Balkonwachteln: ab ca. August/September wird ein Hahn und sechs Hennen der schweren Linie (Fleischwachteln) bei uns einziehen. Sie bekommen 4qm des 6qm großen Ostbalkons, ein Stall mit zwei Etagen wird die Fläche auf 5qm erhöhen. Hier experimentiere ich lieber nicht und hole gescheites Ziergeflügelfutter, das mit 18% Rohprotein und viel Calcium zudem auch optimal für die Achatschnecken ist. Die Wachteln sollen es gut bei uns haben, immerhin erwarte ich in der warmen Jahreszeit 5 Eier am Tag zu finden. Ich werde versuchen, sie zur Naturbrut anzuregen, funktioniert das nicht werde ich Winter 2012/2013 einen Inkubator holen, um dann 2013 auch Küken haben zu können. Der Zuchtstamm soll Bruteier und Speiseeier liefern und wird nur einmal pro Jahr ausgewechselt (Hahn: halbes Jahr), über das Jahr 2013 verteilt will ich jedoch immer wieder zeitweise einen Teil des Geheges abgrenzen und darin Gruppen von Küken großziehen, um sie im Alter von 8 Wochen zu schlachten. Über Frühling, Sommer und Herbst verteilt will ich, wenn alles funktioniert, 48 Küken großziehen, damit wir alle zwei Wochen Sonntags Wachtel essen können. Die Federn wollen wir erstmal aufheben, aus Leber und Herz Patè oder Pastete machen usw. Das von den Wachteln vollgekackte Stroh geht als Substrat par excellence in die Pilzzucht.

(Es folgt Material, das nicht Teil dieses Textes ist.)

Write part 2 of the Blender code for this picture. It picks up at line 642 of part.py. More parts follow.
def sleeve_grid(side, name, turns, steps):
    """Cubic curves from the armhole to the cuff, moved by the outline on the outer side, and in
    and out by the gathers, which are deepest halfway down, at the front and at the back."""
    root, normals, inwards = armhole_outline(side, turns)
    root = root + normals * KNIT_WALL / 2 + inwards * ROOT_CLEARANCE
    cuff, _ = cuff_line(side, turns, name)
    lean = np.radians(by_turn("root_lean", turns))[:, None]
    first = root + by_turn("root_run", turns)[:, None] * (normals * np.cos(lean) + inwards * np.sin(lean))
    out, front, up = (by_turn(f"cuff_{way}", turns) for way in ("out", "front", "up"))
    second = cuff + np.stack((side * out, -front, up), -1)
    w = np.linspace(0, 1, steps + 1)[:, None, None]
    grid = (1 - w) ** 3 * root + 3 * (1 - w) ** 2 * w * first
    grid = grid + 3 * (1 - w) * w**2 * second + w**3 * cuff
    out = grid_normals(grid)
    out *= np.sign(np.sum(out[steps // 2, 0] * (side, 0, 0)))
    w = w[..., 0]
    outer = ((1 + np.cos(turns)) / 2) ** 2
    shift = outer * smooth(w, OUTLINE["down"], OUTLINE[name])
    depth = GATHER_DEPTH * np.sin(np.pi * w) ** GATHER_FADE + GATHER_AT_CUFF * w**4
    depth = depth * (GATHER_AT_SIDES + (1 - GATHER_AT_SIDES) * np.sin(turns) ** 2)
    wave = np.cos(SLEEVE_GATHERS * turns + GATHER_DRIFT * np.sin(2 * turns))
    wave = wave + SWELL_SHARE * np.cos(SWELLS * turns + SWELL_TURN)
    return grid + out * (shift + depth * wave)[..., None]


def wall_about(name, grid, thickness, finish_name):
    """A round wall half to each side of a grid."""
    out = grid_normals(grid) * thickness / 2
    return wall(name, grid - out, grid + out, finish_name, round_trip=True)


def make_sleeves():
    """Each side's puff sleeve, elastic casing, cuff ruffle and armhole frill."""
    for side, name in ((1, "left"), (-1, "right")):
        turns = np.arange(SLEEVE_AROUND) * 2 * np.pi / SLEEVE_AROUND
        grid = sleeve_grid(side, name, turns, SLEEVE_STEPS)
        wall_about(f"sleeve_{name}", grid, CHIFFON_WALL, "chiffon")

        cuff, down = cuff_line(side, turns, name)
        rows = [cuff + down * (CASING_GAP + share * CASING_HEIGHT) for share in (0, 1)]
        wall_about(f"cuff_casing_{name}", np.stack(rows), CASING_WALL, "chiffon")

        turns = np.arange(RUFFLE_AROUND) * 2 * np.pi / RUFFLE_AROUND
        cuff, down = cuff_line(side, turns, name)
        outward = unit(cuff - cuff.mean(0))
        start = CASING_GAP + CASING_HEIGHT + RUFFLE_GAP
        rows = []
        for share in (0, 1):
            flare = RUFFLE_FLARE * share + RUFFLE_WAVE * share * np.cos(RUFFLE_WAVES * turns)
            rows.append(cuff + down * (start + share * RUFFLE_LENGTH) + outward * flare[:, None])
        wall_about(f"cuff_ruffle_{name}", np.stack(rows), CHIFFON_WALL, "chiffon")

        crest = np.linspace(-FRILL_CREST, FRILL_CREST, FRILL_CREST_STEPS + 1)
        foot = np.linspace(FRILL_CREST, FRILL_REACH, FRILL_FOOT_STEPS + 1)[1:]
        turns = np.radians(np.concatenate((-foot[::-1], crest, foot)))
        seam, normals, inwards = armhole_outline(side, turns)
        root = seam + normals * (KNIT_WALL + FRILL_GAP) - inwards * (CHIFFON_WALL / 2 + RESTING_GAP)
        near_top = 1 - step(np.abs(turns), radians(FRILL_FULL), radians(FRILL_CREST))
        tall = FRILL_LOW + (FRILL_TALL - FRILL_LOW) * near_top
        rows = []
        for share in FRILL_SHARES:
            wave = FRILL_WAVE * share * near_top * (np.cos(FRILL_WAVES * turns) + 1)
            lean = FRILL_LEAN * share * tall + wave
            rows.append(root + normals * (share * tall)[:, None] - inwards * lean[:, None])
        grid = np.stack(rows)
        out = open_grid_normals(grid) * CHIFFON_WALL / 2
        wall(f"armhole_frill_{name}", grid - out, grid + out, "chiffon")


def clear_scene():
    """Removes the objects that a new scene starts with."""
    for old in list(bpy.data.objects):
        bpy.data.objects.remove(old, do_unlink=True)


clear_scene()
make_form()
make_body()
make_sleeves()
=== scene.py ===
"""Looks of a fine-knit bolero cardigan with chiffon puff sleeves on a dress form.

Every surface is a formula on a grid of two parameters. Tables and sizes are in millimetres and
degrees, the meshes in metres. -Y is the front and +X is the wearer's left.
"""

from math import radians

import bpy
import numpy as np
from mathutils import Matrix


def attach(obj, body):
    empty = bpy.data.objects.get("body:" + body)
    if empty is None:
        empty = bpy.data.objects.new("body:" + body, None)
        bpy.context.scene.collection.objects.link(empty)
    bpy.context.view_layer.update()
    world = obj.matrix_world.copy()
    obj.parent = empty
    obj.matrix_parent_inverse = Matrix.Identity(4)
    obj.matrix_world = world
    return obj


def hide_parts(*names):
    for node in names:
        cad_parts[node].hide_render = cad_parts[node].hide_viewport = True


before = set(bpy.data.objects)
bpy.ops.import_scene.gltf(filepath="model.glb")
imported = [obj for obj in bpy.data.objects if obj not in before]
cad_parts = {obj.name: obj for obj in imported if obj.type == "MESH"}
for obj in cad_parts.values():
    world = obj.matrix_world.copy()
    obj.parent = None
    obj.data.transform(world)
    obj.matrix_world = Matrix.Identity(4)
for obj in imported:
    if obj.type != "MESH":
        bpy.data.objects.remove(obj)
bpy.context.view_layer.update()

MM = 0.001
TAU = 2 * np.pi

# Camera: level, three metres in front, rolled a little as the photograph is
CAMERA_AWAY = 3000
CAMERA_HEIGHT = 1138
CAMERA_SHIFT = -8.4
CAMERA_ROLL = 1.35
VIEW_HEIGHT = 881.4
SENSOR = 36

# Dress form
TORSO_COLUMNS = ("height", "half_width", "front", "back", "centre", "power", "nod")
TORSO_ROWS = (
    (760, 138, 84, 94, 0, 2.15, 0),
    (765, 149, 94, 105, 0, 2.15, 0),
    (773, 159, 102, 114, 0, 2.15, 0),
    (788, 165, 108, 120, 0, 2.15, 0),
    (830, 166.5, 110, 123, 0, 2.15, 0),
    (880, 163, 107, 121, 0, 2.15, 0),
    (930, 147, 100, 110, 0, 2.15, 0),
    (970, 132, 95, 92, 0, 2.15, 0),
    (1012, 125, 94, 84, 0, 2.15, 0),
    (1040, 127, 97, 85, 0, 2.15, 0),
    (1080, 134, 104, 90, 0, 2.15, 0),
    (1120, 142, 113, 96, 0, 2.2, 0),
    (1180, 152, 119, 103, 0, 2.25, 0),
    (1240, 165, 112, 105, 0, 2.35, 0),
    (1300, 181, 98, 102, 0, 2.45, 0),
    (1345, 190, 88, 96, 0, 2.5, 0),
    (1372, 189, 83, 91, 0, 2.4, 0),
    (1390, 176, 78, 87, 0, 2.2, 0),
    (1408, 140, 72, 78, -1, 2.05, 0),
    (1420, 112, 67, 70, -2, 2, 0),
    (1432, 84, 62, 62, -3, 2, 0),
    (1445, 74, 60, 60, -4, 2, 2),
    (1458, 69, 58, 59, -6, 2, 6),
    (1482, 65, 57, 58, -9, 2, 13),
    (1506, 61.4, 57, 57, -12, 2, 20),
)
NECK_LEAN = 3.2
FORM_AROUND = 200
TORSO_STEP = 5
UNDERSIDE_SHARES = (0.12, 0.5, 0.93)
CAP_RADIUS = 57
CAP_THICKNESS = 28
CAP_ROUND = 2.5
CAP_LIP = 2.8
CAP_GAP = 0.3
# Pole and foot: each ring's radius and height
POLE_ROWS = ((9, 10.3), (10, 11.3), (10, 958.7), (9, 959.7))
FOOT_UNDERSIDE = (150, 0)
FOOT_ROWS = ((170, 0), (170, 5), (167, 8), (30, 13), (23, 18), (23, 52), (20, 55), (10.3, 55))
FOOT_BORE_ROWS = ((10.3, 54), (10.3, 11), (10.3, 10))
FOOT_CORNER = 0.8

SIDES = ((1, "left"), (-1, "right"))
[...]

Das Gehege für die Wachteln wird ebenfalls aus Vierkantholz und Volierendraht bzw. Sperrholz und außen Styropor (Stall) gebaut. Sowohl Freilauf als auch Stall werden unterteilbar, um bei Bedarf die Jungtier/"Mast"-Gruppe vom Zuchtstamm/Legegruppe zu trennen. Ich würde höchstens 8-10 Küken pro Schub aufziehen, weil mir sonst der Platz doch zu wenig wird. Indem ich die Zuchtgruppe nur alle Jahr auswechsele, statt mit den Küken weierzuzüchten, würde ich Inzucht unter den Nachkommen verhindern. Einmal im Jahr werden Bruteier eines anderen Stamms zugekauft zwecks Durchmischung/Blutauffrischung. Zugefüttert wird mit Regenwürmern, Wachsmaden und Keimweizen. Läuft das nach Plan, bedeutet das ca.350g Wachtelei pro Woche und 14kg Fleisch im Jahr.
Projekte, die ich gerne noch machen würde, aber (noch) nicht kann:
Kaninchen: ein Pärchen Burgunder oder rote Neuseeländer samt Nachwuchs freilaufend auf dem Südbalkon, dürften auch mal Streifzüge durch die Wohnung machen. Aber erstmal die oben genannten Sachen, und erstmal dazu durchringen eine Wachtel zu schlachten, bevor ich mich da dran wage.
Tauben: freifliegende Fleischtauben, auf dem Balkon nur hängende Nistkästen und Futter anbieten, aber spätestens dann bringen mich die Nachbarn wahrscheinlich um. Hätte eigentlich viel lieber Tauben als Wachteln, weniger Arbeit, mehr Fleisch dran, praktischer. Geht aber einfach nicht im Wohngebiet.
Bisher ist das Meiste noch reine, durchgerechnete Theorie, aber wenn Pilze, Fisch, Wachteln und Schneckenzucht tatsächlich laufen, könnten wir ohne übermenschlichen Aufwand aus einer Stadtwohnung heraus einen Großteil unseres Bedarfs an Eiweiß decken. Von Gemüse, Salat, und frischen Kräutern ganz zu schweigen. Was ich jetzt bereits häufig selbst mache ist Brot, Essig und leckeren, spritzigen Cider.
Wäre mal gespannt, ob es unter euch noch urbane Selbstversorger gibt, wie eure Umstände sind, wie viel Platz, Geld und Zeit ihr investiert/investieren wollt, und vor allem was ihr so alles auf Balkonien oder am Fensterbrett anbaut.
Ich jedenfalls werde das Jahr über hier meine Projekte dokumentieren und freue mich auf Feedback.